I’m definitely in both camps, or neither. My audience is primarily me. Even my best friend doesn’t read my blog. In fact, most of the people that i truly think of as only friends (and not also colleagues) never read my blog. I’m always absolutely surprised to go to a party and be told about my blog. I’m also surprised to hear from strangers about my blog.
What is an audience? So, while i say that my audience is me, that’s not really true. Most of the tone of this blog is veiled. It’s pretty non-controversial. It’s fairly boring. I don’t write about my adventures, my sinful engagements or my emotional trials. Sure, folks make guesses about me as a person based on my content, but that’s often misleading. For example, the reasons that i pay attention to drug and sex and teenager culture have quite rich explanations, but it’s easy to make assumptions. I allow that slippage though because i don’t want to appear so wholesome. Thus, the i know that the constructed identity is biased and i often encourage that bias
Audience is *so* essential. There is no way to present information without understanding who is reading it, what their biases/experiences are, and how you are being read. We write in a void, unlcear of how people are reading us. We write to the ether, yet i take for granted so many assumptions about my audience. I assume that i’m speaking to educated, conscientious people with like minds… i assume i’m preaching to the choir (but all readers of misbehaving will know that i’m learning this lesson the hard way).

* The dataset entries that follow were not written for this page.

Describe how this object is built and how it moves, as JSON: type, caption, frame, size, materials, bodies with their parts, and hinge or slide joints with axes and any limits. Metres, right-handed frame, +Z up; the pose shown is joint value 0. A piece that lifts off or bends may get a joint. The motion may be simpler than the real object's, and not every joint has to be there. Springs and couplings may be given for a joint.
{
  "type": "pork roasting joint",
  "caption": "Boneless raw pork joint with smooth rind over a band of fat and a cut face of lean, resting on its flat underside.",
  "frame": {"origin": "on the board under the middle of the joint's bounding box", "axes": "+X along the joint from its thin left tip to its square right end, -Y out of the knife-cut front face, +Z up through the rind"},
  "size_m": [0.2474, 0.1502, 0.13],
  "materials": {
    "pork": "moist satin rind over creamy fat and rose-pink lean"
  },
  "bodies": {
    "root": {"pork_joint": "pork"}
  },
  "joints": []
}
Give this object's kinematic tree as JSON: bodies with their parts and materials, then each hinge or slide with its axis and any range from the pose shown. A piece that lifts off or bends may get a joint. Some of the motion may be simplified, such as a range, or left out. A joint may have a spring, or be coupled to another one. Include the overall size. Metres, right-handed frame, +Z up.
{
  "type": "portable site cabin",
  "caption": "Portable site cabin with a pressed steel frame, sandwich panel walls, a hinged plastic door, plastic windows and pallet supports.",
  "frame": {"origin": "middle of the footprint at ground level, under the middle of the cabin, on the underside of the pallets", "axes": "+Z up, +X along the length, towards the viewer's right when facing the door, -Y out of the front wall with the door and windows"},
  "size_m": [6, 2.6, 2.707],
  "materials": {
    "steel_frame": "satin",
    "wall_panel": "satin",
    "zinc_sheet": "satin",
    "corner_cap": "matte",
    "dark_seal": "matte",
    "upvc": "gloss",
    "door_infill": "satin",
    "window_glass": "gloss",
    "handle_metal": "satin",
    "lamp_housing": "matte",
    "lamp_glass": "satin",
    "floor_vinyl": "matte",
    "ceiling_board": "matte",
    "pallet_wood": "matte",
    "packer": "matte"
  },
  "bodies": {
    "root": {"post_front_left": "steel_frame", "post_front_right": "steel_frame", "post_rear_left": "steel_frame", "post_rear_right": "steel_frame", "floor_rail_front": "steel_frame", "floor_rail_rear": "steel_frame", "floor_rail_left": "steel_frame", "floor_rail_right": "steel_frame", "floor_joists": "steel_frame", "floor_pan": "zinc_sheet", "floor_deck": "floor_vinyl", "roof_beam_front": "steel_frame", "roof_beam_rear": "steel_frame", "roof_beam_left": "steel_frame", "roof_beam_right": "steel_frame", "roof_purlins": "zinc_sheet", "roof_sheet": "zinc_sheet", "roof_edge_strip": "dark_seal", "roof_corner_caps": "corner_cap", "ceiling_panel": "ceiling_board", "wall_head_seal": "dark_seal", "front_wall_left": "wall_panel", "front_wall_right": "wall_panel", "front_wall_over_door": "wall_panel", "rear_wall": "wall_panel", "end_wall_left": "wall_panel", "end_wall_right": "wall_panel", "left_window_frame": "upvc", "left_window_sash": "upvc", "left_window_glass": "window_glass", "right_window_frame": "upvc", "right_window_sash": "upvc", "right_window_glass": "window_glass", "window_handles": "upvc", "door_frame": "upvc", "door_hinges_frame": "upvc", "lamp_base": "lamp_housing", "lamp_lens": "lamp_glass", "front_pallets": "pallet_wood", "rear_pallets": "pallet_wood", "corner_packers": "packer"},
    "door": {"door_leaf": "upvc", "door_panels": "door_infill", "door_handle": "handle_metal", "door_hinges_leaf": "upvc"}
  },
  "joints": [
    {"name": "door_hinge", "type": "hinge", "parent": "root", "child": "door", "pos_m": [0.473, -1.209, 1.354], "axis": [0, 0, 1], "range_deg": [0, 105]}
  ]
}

In order to blog, we need to either define our audiences on our site (locally controlled context creation), be totally low self-monitors, or be really consciously uncontroversial. Usually, i tend towards the latter. I’m a complete high self-monitor and security through obscurity isn’t working… somehow, i stopped being obscure.
I worry about this aspect of blogging. Will bloggers just be the low self-monitors and those of us who don’t put our vulnerabilities forward? What’s the impact of putting your vulnerabilities forward. Have others gotten hurt?